Project lead Jeffrey Dean said in a Reddit AMA that while he wasn’t worried about a future “AI apocalypse”, he harboured concerns about “AI safety and policy” as well as “about the lack of diversity in the AI research community and in computer science more generally.”
He believed that achieving the Brain team’s mission to ‘make machines intelligent and improve people’s lives’ would require a more diverse set of contributors to ensure machines could think in a humanistic fashion and contribute positively to the world.
“One of the things I really like about our Brain Residency program is that the residents bring a wide range of backgrounds, areas of expertise (e.g. we have physicists, mathematicians, biologists, neuroscientists, electrical engineers, as well as computer scientists), and other kinds of diversity to our research efforts,” Dean said.
“In my experience, whenever you bring people together with different kinds of expertise, different perspectives, etc., you end up achieving things that none of you could do individually, because no one person has the entire skills and perspective necessary.”
As well as diversity of inputs, the Google researchers saw opportunities to improve the amount of training required to get an algorithm up to speed.
“Current machine learning algorithms require vastly more examples to learn from than people do to learn the same task,” senior research scientist Greg Corrado said.
“In a sense, this means that our current machine learning algorithms are wildly ‘inefficient’ data consumers.
“Figuring out how to learn from more with less is a very exciting research area, both inside Google and in the larger research community.”

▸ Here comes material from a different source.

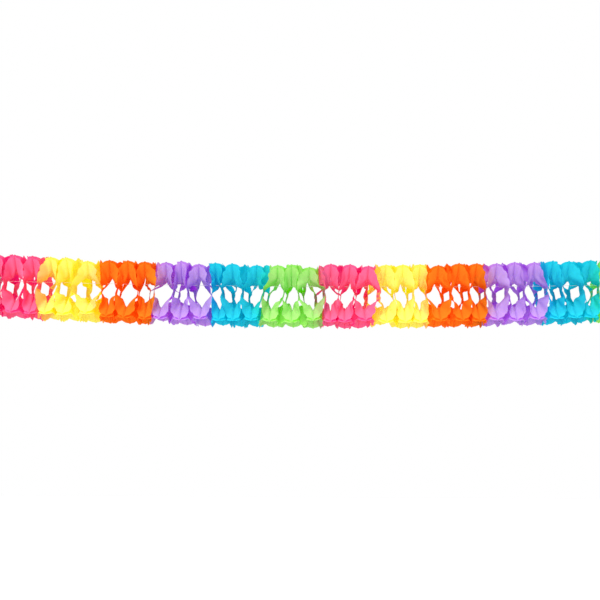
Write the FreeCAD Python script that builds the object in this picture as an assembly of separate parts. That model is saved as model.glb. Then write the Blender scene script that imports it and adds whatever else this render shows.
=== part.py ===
import FreeCAD, Part
import math
import os

# Tissue paper garland, pulled out and hung between two points. All sizes are in millimetres.
# X runs along the garland, Y from front to back and Z up. The origin is the centre of its box.
# Identical die-cut leaves of tissue stand side by side, glued in two alternating patterns.
# Two leaves glued at their four corner lobes make a cell, and cells are glued to each other
# along the four notches in the middles of the leaves' sides. Pulled out, each cell opens like
# a honeycomb. A thread runs through the leaves' centre holes from one end card to the other.

# Driving dimensions of the row of cells
band_colours = ["pink", "yellow", "orange", "purple", "blue", "green"] * 2
cells_per_band = 3
cell_pitch = 45.0
garland_sag = 23.0

# Leaf, as it stands when it is pulled out. Reach is measured from the leaf's centre
# towards the middle of a side, and a second value is measured along that side.
tissue_thickness = 0.3
notch_reach = 64.0
notch_glue_half_width = 2.5
shoulder_reach = 74.5
shoulder_offset = 11.0
brow_reach = 71.8
brow_offset = 53.0
tip_reach = 69.5
root_reach = 45.5
hole_corner_reach = 27.5
hole_side_reach = 12.0

# How far a point of the leaf has risen from the notch glue plane, 0, to the lobe glue plane, 1
shoulder_rise = 0.08
hole_side_rise = 0.62

# End cards
card_thickness = 0.8
card_half_width = 80.0
card_corner_radius = 10.0
hang_hole_radius = 3.0
hang_hole_edge_distance = 8.0

# Thread, which sits in the top corners of the leaves' holes at mid span
thread_radius = 0.5
thread_seat_gap = 0.3
thread_hole_clearance = 0.3
thread_sag = 10.0
thread_sides = 8
knot_radius = 2.2
knot_length = 3.2
knot_grip = 0.6

# Worked out from the driving dimensions
cell_count = cells_per_band * len(band_colours)
row_half_length = cell_count * cell_pitch / 2
row_outer_half_length = row_half_length + card_thickness
box_top = garland_sag + card_half_width
box_bottom = -shoulder_reach
centre_line_low = -(box_top + box_bottom) / 2
hole_edge_length = math.hypot(hole_side_reach, hole_corner_reach - hole_side_reach)
thread_seat_drop = (thread_radius + thread_seat_gap) * hole_edge_length / hole_side_reach
thread_low = centre_line_low + hole_corner_reach - thread_seat_drop
thread_hole_radius = thread_radius + thread_hole_clearance


def centre_line(x):
    """Height of the paper's centre line where two cells meet."""
    return centre_line_low + garland_sag * (x / row_half_length) ** 2


def thread_line(x):
    """Height of the thread, a little straighter than the paper."""
    return thread_low + thread_sag * (x / row_half_length) ** 2


def turned(side, reach, offset):
    """Y and Z of a point given by its reach towards one of the four sides."""
    angle = math.radians(90 * side)
    along = (math.cos(angle), math.sin(angle))
    across = (-math.sin(angle), math.cos(angle))
    return (reach * along[0] + offset * across[0], reach * along[1] + offset * across[1])


class CellPoints:
    """Corner points of one cell, sheared with the slope of the centre line there."""

    def __init__(self, start_x):
        self.start_x = start_x
        self.start_z = centre_line(start_x)
        self.slope = (centre_line(start_x + cell_pitch) - self.start_z) / cell_pitch

    def place(self, x, y, z):
        """Point of the garland at a distance x into the cell."""
        return FreeCAD.Vector(self.start_x + x, y, self.start_z + self.slope * x + z)

    def leaf_point(self, second, inside, side, reach, offset, rise):
        """Point on one face of a leaf. The second leaf mirrors the first across the cell."""
        y, z = turned(side, reach, offset)
        x = rise * (cell_pitch / 2 - tissue_thickness)
        if inside:
            x += tissue_thickness
        if second:
            x = cell_pitch - x
        return self.place(x, y, z)


def leaf_facets(cell, second):
    """Triangles of one leaf, apart from the lobe faces that it shares with the other leaf."""

    def point(inside, side, reach, offset, rise):
        return cell.leaf_point(second, inside, side, reach, offset, rise)

    facets = []
    for side in range(4):
        hole_corner = [point(face, side, hole_corner_reach, 0, 0) for face in (False, True)]
        notch = point(True, side, notch_reach, 0, 0)
        lips = [point(False, side, notch_reach, hand * notch_glue_half_width, 0) for hand in (-1, 1)]
        facets.append((lips[0], lips[1], hole_corner[0]))
        facets.append((lips[0], lips[1], notch))
        for hand, lip in zip((-1, 1), lips):
            shoulder = [
                point(face, side, shoulder_reach, hand * shoulder_offset, shoulder_rise) for face in (False, True)
            ]
            brow = [point(face, side, brow_reach, hand * brow_offset, 1) for face in (False, True)]
            tip = [point(face, side, tip_reach, hand * tip_reach, 1) for face in (False, True)]
            root = [point(face, side, root_reach, hand * root_reach, 1) for face in (False, True)]
            hole_side = [
                point(face, side, hole_side_reach, hand * hole_side_reach, hole_side_rise) for face in (False, True)
            ]
            edge = (lip, notch)
            for face in (0, 1):
                facets.append((edge[face], shoulder[face], hole_corner[face]))
                facets.append((shoulder[face], brow[face], root[face]))
                facets.append((shoulder[face], root[face], hole_corner[face]))
                facets.append((hole_corner[face], root[face], hole_side[face]))
            facets.append((root[0], brow[0], tip[0]))
            for first_pair, second_pair in ((edge, shoulder), (shoulder, brow), (brow, tip), (hole_corner, hole_side)):
                facets.append((first_pair[0], second_pair[0], second_pair[1]))
                facets.append((first_pair[0], second_pair[1], first_pair[1]))
    return facets


def closed_solid(facets):
    """One solid from triangles that enclose it."""
    faces = [Part.Face(Part.makePolygon([a, b, c, a])) for a, b, c in facets]
    shell = Part.Shell(faces)
    shell.sewShape()
    solid = Part.Solid(shell)
    if solid.Volume < 0:
        solid.reverse()
    return solid


def make_cell(index):
    """Two leaves glued at their corner lobes, with their notches on the cell's end planes."""
    cell = CellPoints(-row_half_length + index * cell_pitch)
    return closed_solid(leaf_facets(cell, False) + leaf_facets(cell, True))


def make_card(hand):
    """Square board glued to the last leaf, with a hole to hang it by and one for the thread."""
    centre_z = centre_line(row_half_length)
    width = 2 * card_half_width
    start_x = row_half_length if hand > 0 else -row_outer_half_length
    board = Part.makeBox(
        card_thickness, width, width, FreeCAD.Vector(start_x, -card_half_width, centre_z - card_half_width)
    )
    corners = [edge for edge in board.Edges if edge.BoundBox.XLength > card_thickness / 2]
    board = board.makeFillet(card_corner_radius, corners)
    along = FreeCAD.Vector(1, 0, 0)
    hang_z = centre_z + card_half_width - hang_hole_edge_distance
    hang_hole = Part.makeCylinder(hang_hole_radius, card_thickness, FreeCAD.Vector(start_x, 0, hang_z), along)
    thread_z = thread_line(row_half_length)
    thread_hole = Part.makeCylinder(thread_hole_radius, card_thickness, FreeCAD.Vector(start_x, 0, thread_z), along)
    return board.cut(hang_hole).cut(thread_hole)


def thread_ring(x, z, radius):
    """Points round the thread, with a few flats for its round section."""
    angles = [2 * math.pi * step / thread_sides for step in range(thread_sides)]
    return [FreeCAD.Vector(x, radius * math.cos(angle), z + radius * math.sin(angle)) for angle in angles]


def solid_through(rings):
    """Solid that joins rings of points in their order, closed flat at both ends."""
    facets = []
    for step in range(thread_sides):
        following = (step + 1) % thread_sides
        for near, far in zip(rings, rings[1:]):
            facets.append((near[step], near[following], far[following]))
            facets.append((near[step], far[following], far[step]))
        if 0 < step < thread_sides - 1:
            for cap in (rings[0], rings[-1]):
                facets.append((cap[0], cap[step], cap[following]))
    return closed_solid(facets)


def make_thread():
    """Thread in a shallow arc of straight runs, one to each band of colour."""
    runs = len(band_colours)
    stations = [row_outer_half_length * (2 * step / runs - 1) for step in range(runs + 1)]
    return solid_through([thread_ring(x, thread_line(x), thread_radius) for x in stations])


def make_knot(hand):
    """Knot at the thread's end, pulled against the card and too wide for its thread hole."""
    end_radius = thread_hole_radius + knot_grip
    z = thread_line(row_outer_half_length)
    rings = []
    for share, radius in ((0, end_radius), (0.5, knot_radius), (1, end_radius)):
        rings.append(thread_ring(hand * (row_outer_half_length + share * knot_length), z, radius))
    return solid_through(rings)


def export(name, shape):
    """Write one piece to its own file."""
    if not shape.isValid():
        raise ValueError(name + " is not a valid solid")
    shape.exportStep("parts/" + name + ".step")
    print(name, len(shape.Solids), "solids", len(shape.Faces), "faces", round(shape.Volume, 1), "mm3")


def main():
    os.makedirs("parts", exist_ok=True)
    for index in range(cell_count):
        colour = band_colours[index // cells_per_band]
        export("cell_%02d_%s" % (index + 1, colour), make_cell(index))
    for name, hand in (("left", -1), ("right", 1)):
        export("end_card_" + name, make_card(hand))
        export("knot_" + name, make_knot(hand))
    export("thread", make_thread())


main()
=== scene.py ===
import math

import bpy
import numpy as np
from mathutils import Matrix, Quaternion, Vector


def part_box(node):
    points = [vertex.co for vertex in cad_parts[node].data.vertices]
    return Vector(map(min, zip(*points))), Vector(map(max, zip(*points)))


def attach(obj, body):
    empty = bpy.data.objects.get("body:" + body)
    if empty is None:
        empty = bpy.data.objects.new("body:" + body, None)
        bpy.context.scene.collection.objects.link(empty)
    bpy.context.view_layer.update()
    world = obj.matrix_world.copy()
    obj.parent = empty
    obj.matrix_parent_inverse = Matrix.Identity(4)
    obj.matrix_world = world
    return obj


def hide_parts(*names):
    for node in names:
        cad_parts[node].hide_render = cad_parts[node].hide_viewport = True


# Tissue paper garland, pulled out and hung in a shallow sag. Lengths are in metres.
# Each leaf of tissue starts flat, as it was cut, and is pulled out between its glue lines.

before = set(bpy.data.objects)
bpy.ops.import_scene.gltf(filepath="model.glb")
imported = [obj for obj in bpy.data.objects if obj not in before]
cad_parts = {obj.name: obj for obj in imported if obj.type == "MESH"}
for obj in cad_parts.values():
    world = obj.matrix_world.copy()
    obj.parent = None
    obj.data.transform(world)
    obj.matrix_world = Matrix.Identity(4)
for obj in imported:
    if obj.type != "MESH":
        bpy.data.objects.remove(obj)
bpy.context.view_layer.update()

# Leaf as it was cut: a square with bulging sides, a notch in the middle of each side, and
# a hole that reaches further towards the corners. Reach is measured from the leaf's centre
# towards the middle of a side.
SIDE_REACH = 0.086
CORNER_REACH = 0.0755
SIDE_BULGE_POWER = 3
NOTCH_REACH = 0.070
NOTCH_HALF_WIDTH = 0.014
NOTCH_ROUNDING = 0.6
HOLE_REACH = 0.039
HOLE_CORNER_RADIUS = 0.047
HOLE_ROUNDING = 1.2
SCALLOPS_PER_HALF_SIDE = 3
SCALLOP_DEPTH = 0.0042
SCALLOP_ROUNDING = 0.7
SCALLOP_MIDDLE = 0.6
SPIKE_LENGTH = 0.0075
SPIKE_SHARE = 0.05
OUTLINE_HALVINGS = 40

# Glue lines: along the diagonals from this distance outwards, and in a band at each notch
LOBE_GLUE_START = 0.0665
LOBE_GLUE_HALF_ANGLE = 0.01
NOTCH_GLUE_HALF_WIDTH = 0.0095

# Shape that a leaf starts from before its paper is pulled to length
START_SIZE = 0.92
START_LOBE_HALF_ANGLE = math.radians(12.0)
START_LOBE_POWER = 1.3

# How hard the free edges of the lobes push away from each other, and where along the edge
FLARE_PUSH = 0.00006
LOWER_FLARE_SHARE = 0.3
FLARE_FROM_DIAGONAL = math.radians(4.5)
FLARE_SPREAD = math.radians(3.5)
PAPER_GAP = 0.0003

# Grid of points that each leaf is pulled out on, and the finer one that it is drawn on
AROUND = 96
OUTWARD = 10
DRAWN_AROUND = 3
DRAWN_OUTWARD = 14
SINGLE_LEAF_STEPS = 700
ROW_STEPS = 110
SOLVER_PASSES = 4
STRETCH_SHARE = 1.6
BEND_SHARE = 0.02
KEPT_SPEED = 0.97
DRIFT_TAKEN_BACK = 0.1
TINY_LENGTH = 1e-9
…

However, Corrado noted that “the amount of data required to learn to do something useful is highly dependent on the task in question.”
“Building a machine learning system to learn to recognise hand-written digits requires far less than to recognise dog breeds in photos, which in turn requires less than would be required to summarise movie plots simply from watching the movie,” he said.
“For many cool tasks people might what to do, they can easily source sufficient data today.”
Corrado saw healthcare as a key frontier for the application of machine learning and AI techniques.
“My personal conviction is that developing machine learning techniques to improve the availability and accuracy of medical care is the single greatest opportunity for applied machine learning today,” he said.
“We've been working on this for some time both in Brain and at [Google] DeepMind -- for example, we already have great results on applying deep learning to diagnosing diabetic retinopathy, a leading cause of preventable blindness.”
Dean said that Brain researchers tended to focus their efforts in “areas that have significant open research problems, and where solving some of those problems would lead to being able to build significantly more intelligent agents and systems.”
The project divided many of its efforts into “moonshot” themes.
“As an example, one such moonshot is to develop learning algorithms that can truly understand, summarize, and answer questions about long pieces of text (long documents, collections of hundreds of documents, etc.),” he said.
“This sort of work is done without any particular product in mind, although it would obviously be useful in many different kinds of contexts if we were able to do this successfully.”
Other research is performed collaboratively with Google product teams or is simply “driven by curiosity”.
“Because we have many exciting young researchers visiting year round - residents and interns - we also often explore directions that are exciting to the machine learning community at large,” Dean said.
Dean refused to be drawn on exactly how much Google is investing in the Brain project. “We don't reveal specifics about our budget,” he said.